Interior of Finite Intersection equals Intersection of Interiors

Theorem

Let $T$ be a topological space.

Let $n \in \N$.

Let:

$\forall i \in \set {1, 2, \dotsc, n}: H_i \subseteq T$

Then:

$\displaystyle \left({\bigcap_{i \mathop = 1}^n H_i}\right)^\circ = \bigcap_{i \mathop = 1}^n H_i^\circ$

where $H_i^\circ$ denotes the interior of $H_i$.

Proof

In the following, $H_i^-$ denotes the closure of the set $H_i$.

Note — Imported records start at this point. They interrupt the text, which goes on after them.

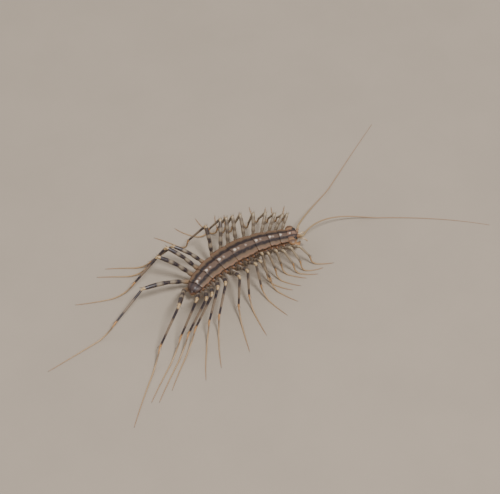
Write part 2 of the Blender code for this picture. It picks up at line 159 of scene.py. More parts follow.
# Thickness along the upper leg: share of its length, share of the coxa's radius
UPPER_SHAPE = (
    (0.0, 0.82), (0.05, 0.88), (0.10, 0.86), (0.125, 0.66), (0.15, 0.72),
    (0.22, 0.92), (0.34, 0.86), (0.405, 0.74), (0.42, 0.60), (0.44, 0.70),
    (0.56, 0.87), (0.74, 0.88), (0.90, 0.75), (0.97, 0.65), (1.0, 0.48),
)
UPPER_ARCH = 0.08
UPPER_RINGS = 42
# Thickness along the tibia: share of its length, radius
TIBIA_SHAPE = ((0.0, 0.21), (0.03, 0.25), (0.10, 0.27), (0.5, 0.24), (0.90, 0.215), (0.96, 0.21), (1.0, 0.15))
TIBIA_RINGS = 26
TARSUS_RADIUS = 0.17
TARSUS_TIP = 0.05
TARSUS_ARTICLES = 34
ARTICLE_SHAPE = (1.0, 1.06, 0.86)
LEG_SIDES = 15
LEG_RIDGE = 0.05
LEG_RIDGES = 5
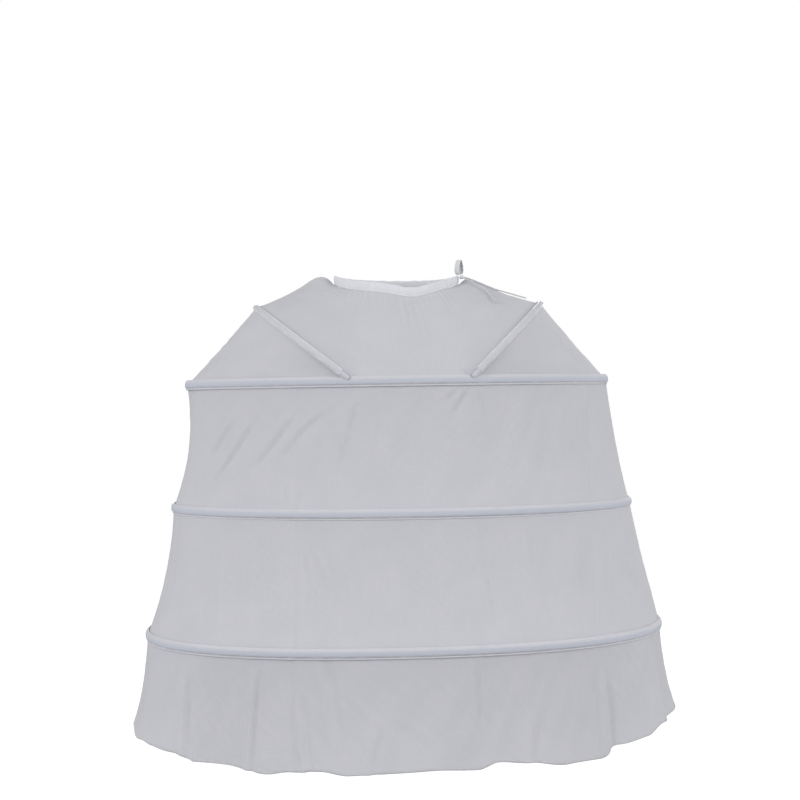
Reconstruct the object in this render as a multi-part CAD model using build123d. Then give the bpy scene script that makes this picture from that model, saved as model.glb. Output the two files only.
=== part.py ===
from build123d import *
import os
from math import copysign, cos, degrees, exp, hypot, pi, radians, sin, sqrt, tan

# A white cotton hoop petticoat with two hip arches, three oval hoops in casings and a flounce.
# Millimetres. The origin is the middle of the waist, +Z is up, -Y is the wearer's back
# and +X is the wearer's right.

# Each ring of the skirt is an oval: its reach to the left, right and back, the height of its
# middle, its slope from left to right and how square its oval is.
WAIST = dict(left=140, right=124, depth=95, height=0, slope=0, square=2.0)
HOOP_1 = dict(left=456, right=441, depth=287, height=-229, slope=0.015, square=2.0)
HOOP_2 = dict(left=484, right=490, depth=330, height=-489, slope=0.015, square=2.1)
HOOP_3 = dict(left=535, right=551, depth=402, height=-748, slope=0.023, square=2.3)
HEM = dict(left=575, right=583, depth=430, height=-962, slope=0.032, square=2.2)
WAIST_DIP_BACK = 22
WAIST_DIP_FRONT = 4

# The two hip arches: where each foot meets hoop 1, and the top of the arch.
ARCH_LEFT = dict(foot_x=-94, top_x=-308, top_z=-70)
ARCH_RIGHT = dict(foot_x=138, top_x=300, top_z=-61)
ARCH_FOOT_GAP = 29
ARCH_STANDS_OUT = 0.8

# Cloth is given about three times its real thickness, so that it is a sound solid.
CLOTH = 1.5
SEAM_GAP = 1.5
CLEAR = 0.3

# How far each tier is pulled in between its hoops: left, right and back.
BAND_1_SAG = dict(left=18, right=6, depth=12)
BAND_2_SAG = dict(left=12, right=10, depth=14)
FLOUNCE_SAG = dict(left=5, right=4, depth=8)

# Vertical seams of the bands and flounce: each width ends at these places across the skirt.
BACK_SEAM_LEFT = -205
BACK_SEAM_RIGHT = 386
# How many upright profiles the widths have, which their hoops follow too.
COLUMNS = {"back": 13, "right": 17, "front": 13, "left": 17}
FINE_STEPS = 400

# Soft folds of the flounce: waves round the skirt, and how far they stand out at the hem.
FLOUNCE_WAVES = ((7, 6.0, 0.4), (11, 4.5, 1.9), (17, 2.5, 3.1))
HEM_RIPPLES = ((5, 3.0, 0.6), (13, 2.0, 2.2))

# Gathers of the yokes under the waist casing.
GATHERS = 16
GATHER_HEIGHT = 2.6
GATHER_COLUMNS = 4
# The cloth stands up beside the waist: how high, and how far along the shoulder it is highest.
RIDGE_PUFF_LEFT = (27, 0.18)
RIDGE_PUFF_RIGHT = (17, 0.13)
YOKE_ROWS = (0, 0.07, 0.17, 0.32, 0.6, 1)
# The side gussets: their share of the arch's length, their profiles and their slack.
GUSSET_FROM, GUSSET_TO = 0.055, 0.945
GUSSET_COLUMNS = 20
GUSSET_ROWS = (0, 0.5, 1)
GUSSET_SLACK = 2
ARCH_STEPS = 16

# Flat spring steel in the casings, and the casings round it.
BONE_WIDTH = 12
BONE_THICK = 2.2
BONE_STANDS_OUT = 1.7
CASING_HEIGHT = 21
CASING_WALL = 1.0
JOINER_WALL = 0.6

# The waist casing, its drawstring tape and the opening at the wearer's right side.
WAIST_CASING_HEIGHT = 20
WAIST_CASING_THICK = 4
DRAWSTRING_WIDTH = 12
DRAWSTRING_THICK = 1.0
SIDE_SLIT = 5
SIDE_SEAM = 2
YOKE_OUTSIDE = 3.4
WAIST_STEPS = 20
WAIST_ROOF = 3
DRAWSTRING_DROP = 4

CROSS_TAPE_X = 170
CROSS_TAPE_WIDTH = 14
CROSS_TAPE_THICK = 1.2
CROSS_TAPE_DROP = 2
CROSS_TAPE_GAP = 1.3

HEM_EDGE_HEIGHT = 5
HEM_EDGE_THICK = 3
HEM_EDGE_GAP = 0.1

# The tied drawstring: a knot, a standing bow loop and two free ends.
KNOT_AT = (131.5, -20, -4)
KNOT_SIZE = (5, 5.5, 4.5)
KNOT_SIDES = 12
KNOT_RINGS = ((-1, 0.55), (-0.75, 0.9), (0, 1), (0.75, 0.9), (1, 0.55))
BOW_AT = (126, -22, 16.7)
BOW_WIDTH, BOW_HEIGHT, BOW_TAPE = 20, 32, 8
BOW_STEPS = 24
TIE_DIAMETER = 3
TIE_TAIL_BACK = [
    (132, -27, -5),
    (146, -30, -11),
    (161, -35, -18),
    (174, -45, -27),
    (183, -60, -35),
    (190, -79, -45),
    (195, -99, -55),
    (203, -117, -64),
]
TIE_TAIL_SIDE = [
    (137.3, -19, -4),
    (150, -16.5, -8),
    (163, -13, -13),
    (177, -11, -18),
    (192, -10.5, -25),
    (210, -12.5, -31.5),
    (230, -15, -37),
    (250, -19, -43.5),
    (270, -21, -49),
]


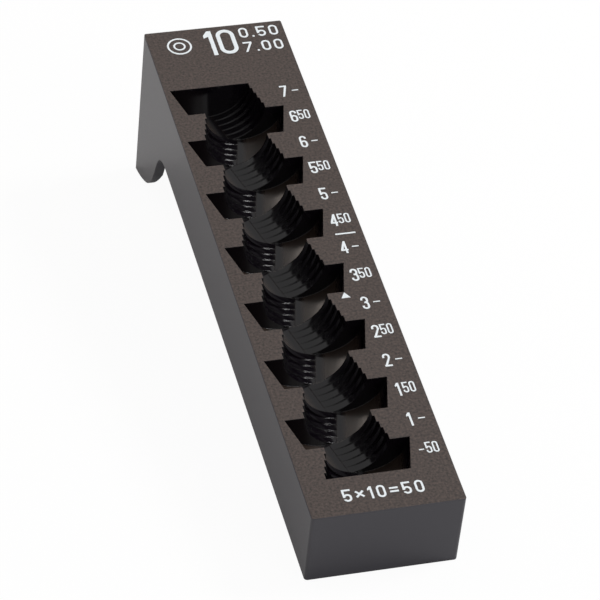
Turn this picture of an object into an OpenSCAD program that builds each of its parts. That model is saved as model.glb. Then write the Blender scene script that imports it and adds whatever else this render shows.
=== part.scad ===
// Counting rack for one kind of small coin.
// The coins stand on edge in groups of five along a half-round channel. Each coin has its own seat,
// set a little to the side of the one before, and each group jumps to the other side of the channel,
// so a full group is seen at a glance and its amount is read off the scale beside it.
// The rack stands on the lower edge of its front wall and on its rear leg, so its top slopes to the front.
// The body is one moulding, open underneath, and the white marks are thin films of ink on its top face.

/* [Coins] */
// Diameter of one coin
coin_d = 19.75; // [18:0.05:22]
// Thickness of one coin at its rim
coin_t = 1.93; // [1.6:0.01:2.4]
// Clearance between a coin's edge and its seat
edge_gap = 0.06; // [0.03:0.01:0.3]
// Spare length of each seat along the channel
face_gap = 0.03; // [0.01:0.01:0.15]
// Extra depth of each group's smooth side, past its seats
ease_t = 0.06; // [0.05:0.01:0.2]
// Reach of the smooth side past its lowest line, into the seats
ease_w = 1; // [0.8:0.1:2]

/* [Groups] */
// Groups of coins along the channel
groups = 14; // [10:1:16]
// Coins in one group
group_coins = 5; // [4:1:7]
// Sideways step from one coin to the next
side_step = 0.506; // [0.3:0.002:0.6]
// Distance of a group's rearmost coin from the middle of the channel
group_throw = 3.12; // [2:0.01:4]

/* [Body] */
// Top face in front of the first group
front_margin = 11.43; // [9:0.01:25]
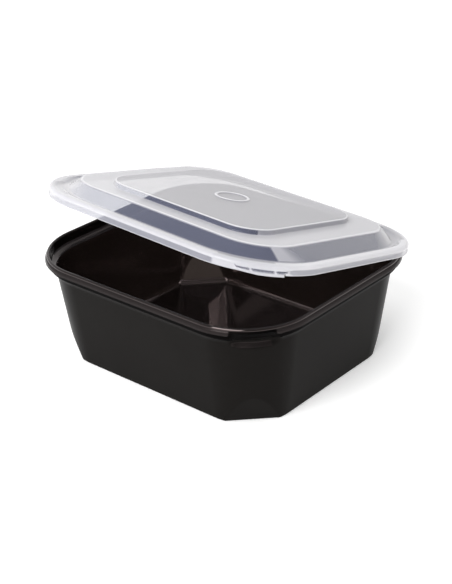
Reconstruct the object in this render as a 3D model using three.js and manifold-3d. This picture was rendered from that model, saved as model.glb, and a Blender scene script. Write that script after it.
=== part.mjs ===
// Takeaway meal container: a moulded tub of black polypropylene and its translucent press-on lid.
// The lid is off its snap: one long side leans on the tub's far rim, and the near side stands up.
// Millimetres, +Z up. X runs along the long side, and the origin is the middle of the tub's underside.

import * as THREE from 'three';
import { mergeVertices } from 'three/addons/utils/BufferGeometryUtils.js';
import Module from 'manifold-3d';

const wasm = await Module();
wasm.setup();

// Driving dimensions of the tub
const rimLength = 132;
const rimWidth = 116;
const tubHeight = 47;
const rimCornerRadius = 30;
const wallInset = 3.75;
const wallDraft = 5.95;
const baseCornerRadius = 20.9;
const wallThickness = 0.8;
const baseRounding = 0.9;
const floorFillet = 3;
const flangeDrop = 3;

// Flat facets that cut the four corners down to an octagonal base
const baseChamfer = 16.4;
const facetSlope = 0.39;
const footSlope = 1.4;

// Finger recess under the rim at the front corner, in degrees round the corner's arc
const recessMiddle = -48;
const recessWidth = 24;
const recessHeight = 7.2;
const recessDepth = 1.5;
const flangeGapStart = -63;
const flangeGapEnd = -28;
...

 $\displaystyle \paren {\bigcap_{i \mathop = 1}^n H_i}^\circ$ $=$ $\displaystyle T \setminus \paren {T \setminus \bigcap_{i \mathop = 1}^n H_i}^-$ Complement of Interior equals Closure of Complement $\displaystyle$ $=$ $\displaystyle T \setminus \paren {\paren {\bigcup_{i \mathop = 1}^n \paren {T \setminus H_i} }^-}$ De Morgan's Laws: Difference with Intersection $\displaystyle$ $=$ $\displaystyle T \setminus \paren {\bigcup_{i \mathop = 1}^n \paren {T \setminus H_i}^-}$ Closure of Finite Union equals Union of Closures $\displaystyle$ $=$ $\displaystyle T \setminus \paren {\bigcup_{i \mathop = 1}^n T \setminus H_i^\circ}$ Complement of Interior equals Closure of Complement $\displaystyle$ $=$ $\displaystyle T \setminus \paren {T \setminus \paren {\bigcap_{i \mathop = 1}^n H_i^\circ} }$ De Morgan's Laws: Difference with Intersection $\displaystyle$ $=$ $\displaystyle \bigcap_{i \mathop = 1}^n H_i^\circ$ Relative Complement of Relative Complement

$\blacksquare$